On Monday we brought you our brief examination (anything without a calculator involved is 'brief' here on DQYDJ) of recent Nobel Prize winner Robert Shiller's cyclically adjusted P/E ratio and what it meant for today's pricing in the S&P 500.
For those of you who just found our site, you might not be familiar with Shiller's work. That's fine. Today we're going to talk about someone who I know you've heard of: Mr. Warren Buffett.
See The Finale - What Does it Mean?
From Ivory Towers to Streets Named After Parts of Homes
Robert Shiller does have some investing cred - he and his compatriot(s) Karl Case (and Allan Weiss) lent their names to the Case-Shiller home price index, a long running series of home prices in America. Shiller's CAPE (as described in the last article) also has inspired a few mutual funds, ETFs and ETNs with strategies (and a licensed title), if you look around. Still, it's safe to say that his work is a bit removed from the psyche of the average investor.
Warren Buffett on the other hand? Everyone has heard of him. Cutting his teeth as the best student in the famous Dodd-Graham courses at Columbia, he went on to investment celebrity with huge market beating margins from the 1950s(!) until today. While some might dismiss his track record as an incredible streak of lucky coin flips, others invest their faith in the man (the myth and the legend). Even rational market types find it hard to rectify their theories with the so called "Buffett effect" - the self-fulfilling prophesy of high returns which follows in the wake of a Buffett stock buy.
Buffet's Overvaluation Formula
Buffett uses his own metric to decide when the stock market might be overvalued - the ratio of the total stock market's capitalization to total Gross National Product. In Buffett's original methodology, he looked at the capitalization of all companies, supposedly including private companies. We use the St. Louis Fed's Market Capitalization for the Wilshire 5000 as a proxy, along with GNP. Here's what we get:
The green line is the most important ratio - it belongs to the right axis. You can see that the ratio has crept back up to 1.0.

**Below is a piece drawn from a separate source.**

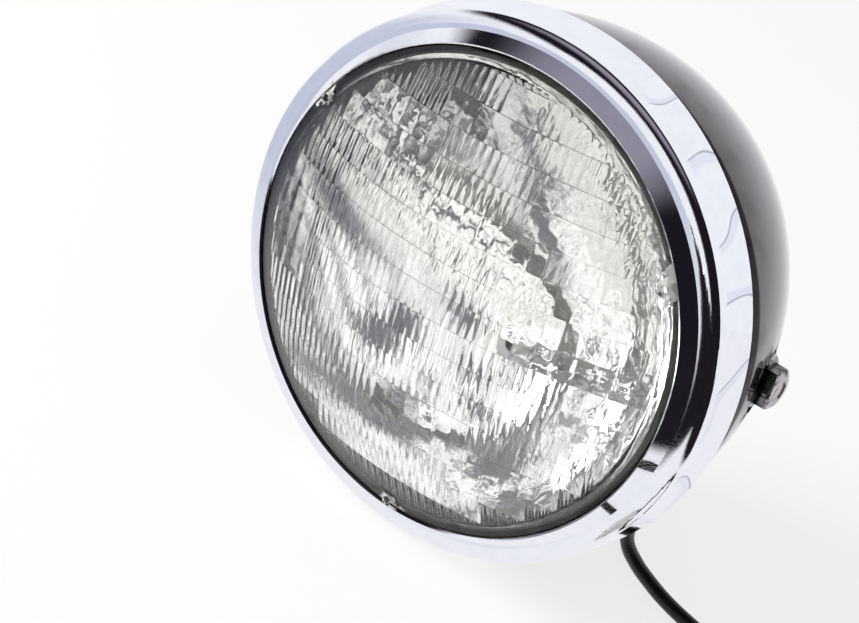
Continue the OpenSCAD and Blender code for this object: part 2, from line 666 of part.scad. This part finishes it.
// Outer shape of the loose coil, with the short straight runs into and out of it
pile = 2 * lead_r + 0.1;
module cord_coil() {
    color([0.05, 0.05, 0.05]) {
        translate([COIL.x, COIL.y, bench_z + 0.2]) rotate_extrude() translate([COIL_R - lead_r - 0.4, 0])
            square([2 * lead_r + 0.8, 2 * lead_r + pile]);
        translate(coil_in) rotate([0, 90, -IN_TURN]) cylinder(h = IN_RUN, r = lead_r, $fn = 48);
        translate(coil_out) rotate([0, 90, 0]) cylinder(h = OUT_RUN, r = lead_r, $fn = 48);
    }
}
coil_out = [COIL.x - OUT_RUN, COIL.y - COIL_R, lay_z + pile];

// Connector on the end of the lead

plug_l = 26;
plug_w = 22;
plug_h = 2 * (coil_out.z - bench_z);
module connector() {
    color([0.82, 0.82, 0.8]) translate([coil_out.x, coil_out.y, bench_z]) difference() {
        union() {
            translate([-plug_l, -plug_w / 2, 0]) cube([plug_l - 4, plug_w, plug_h]);
            translate([-4.5, -plug_w / 2 + 3, 1.5]) cube([4.5, plug_w - 6, plug_h - 3]);
            // Latch tongue on the top
            translate([-plug_l + 3, -3, plug_h - 0.5]) cube([12, 6, 2]);
        }
        // Mouth with the three pins
        translate([-plug_l - 1, -plug_w / 2 + 1.6, 1.6]) cube([13, plug_w - 3.2, plug_h - 3.2]);
    }
}

module connector_pin(y) {
    color([0.8, 0.74, 0.5]) translate([coil_out.x - plug_l + 5, coil_out.y + y - 2, bench_z + plug_h / 2 - 0.4])
        cube([7, 4, 0.8]);
}
module connector_pin_1() { connector_pin(-6); }
module connector_pin_2() { connector_pin(0); }
module connector_pin_3() { connector_pin(6); }

trim_ring();
gasket();
lens();
reflector();
filament_high();
filament_low();
filament_post_common();
filament_post_high();
filament_post_low();
filament_shield();
terminal_top();
terminal_left();
terminal_right();
retaining_ring();
retaining_screw_1();
retaining_screw_2();
retaining_screw_3();
trim_screw();
trim_nut();
bucket();
bolt_right();
bolt_left();
collar_right();
collar_left();
spring_washer_right();
spring_washer_left();
pad_nut_right();
pad_nut_left();
socket();
inner_lead();
grommet();
cord();
cord_coil();
connector();
connector_pin_1();
connector_pin_2();
connector_pin_3();
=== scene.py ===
"""Looks of a seven-inch side-mount motorcycle headlight: chromed trim ring, fluted
glass over a mirrored bowl, gloss black bucket, black side bolts and a black lead.
The lamp shines along -Y, +X is its right side seen from the front, and +Z is up."""
import math

import bpy
from mathutils import Matrix, Vector


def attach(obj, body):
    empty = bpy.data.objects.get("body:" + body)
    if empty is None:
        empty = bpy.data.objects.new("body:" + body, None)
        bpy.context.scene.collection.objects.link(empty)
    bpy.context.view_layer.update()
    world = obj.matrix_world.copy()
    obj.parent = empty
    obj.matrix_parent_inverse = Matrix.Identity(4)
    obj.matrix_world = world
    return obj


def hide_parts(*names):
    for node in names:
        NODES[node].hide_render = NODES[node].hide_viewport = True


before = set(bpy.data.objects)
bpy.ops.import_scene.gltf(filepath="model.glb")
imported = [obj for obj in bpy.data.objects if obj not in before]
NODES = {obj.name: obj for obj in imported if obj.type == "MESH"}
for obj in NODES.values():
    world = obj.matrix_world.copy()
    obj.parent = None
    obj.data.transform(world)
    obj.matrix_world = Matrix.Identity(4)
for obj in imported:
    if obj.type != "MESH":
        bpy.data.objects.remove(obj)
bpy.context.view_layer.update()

# Sizes in metres, the same as the part's source
BENCH = -0.0991          # level of the bench the lamp stands on
RING_FRONT = -0.0535     # plane of the trim ring's widest line
SEAM_R = 0.0798          # where the glass's fused seam begins
HEM = -0.0355            # where the ring's skirt ends over the bucket
BOLT_FACE = 0.0966       # how far out the flat faces of the side bolts lie
LEAD_R = 0.0028
LAY = BENCH + LEAD_R     # the lead's middle where it lies on the bench
PILE = 0.0057            # the second turn of the coil above the first
NOSE_END = (0.01312, 0.06603, -0.06170)
ROUTE = [
    (0.016, 0.075, -0.070), (0.022, 0.080, -0.080), (0.031, 0.078, -0.089), (0.040, 0.069, -0.095),
    (0.046, 0.057, LAY), (0.048, 0.045, LAY), (0.051, 0.033, LAY), (0.057, 0.022, LAY), (0.066, 0.0135, LAY),
    (0.076, 0.007, LAY), (0.088, 0.001, LAY), (0.100, -0.003, LAY), (0.114, -0.0065, LAY),
]
COIL = (0.140, -0.050)
COIL_R = 0.033
IN_TURN = math.radians(20)
IN_RUN = 0.024
OUT_RUN = 0.028
TURNS = math.radians(520)   # how far the lead winds round the coil
CLIMB_FROM = 265            # degrees round the coil where the lead starts to climb on its first turn
CLIMB_OVER = 65             # degrees that the climb takes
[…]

And what's a fair value? Luckily, we've got Buffett himself with the answer - in an Op-ed you might remember from back in October 2008 (the bottom in stocks came around March 2009 - if you listened to Buffett you would have been handsomely rewarded) when this ratio stood at 62.3% (it bottomed the next quarter at 56.3%, not seen since the recession of 1991).
It's now at 100.4%.
So It's Overpriced?
Well, just like in the last article, there are caveats... working for and against the measure:
- More foreign earnings by American companies in the last 20+ years - True, but GNP does include earnings abroad by citizens
- More private companies - this works against the index, but it is true that post-Sarbanes Oxley there are less public companies in the United States. Buffet's measure may or may not include private companies.
- Inflated earnings - this could also affect the Shiller index, but margins have increased even as unemployment has decreased leading some to theorize there is a permanent decline in competition
You can probably think of a few more, but let's be honest - we're just chasing nickels around hundred dollar bills here. As a quick glance measure, this ratio has obviously gone up quite a bit. That doesn't mean stocks will implode tomorrow - note that in 2007 it took a whole year of "over 100%" before we saw a fall, and in 2000 we got up to 133% before the decline.
What Does Buffett Say?
Before you tell me what you think in our infamous comments sections, let's listen to Mr. Buffett: "stocks are more or less fairly valued".
I guess maybe we can call the Shiller and Buffett measures "Goldilocks" methods since the proprietors both say the market is just right.
Let's try to avoid sleeping in a bear's bed.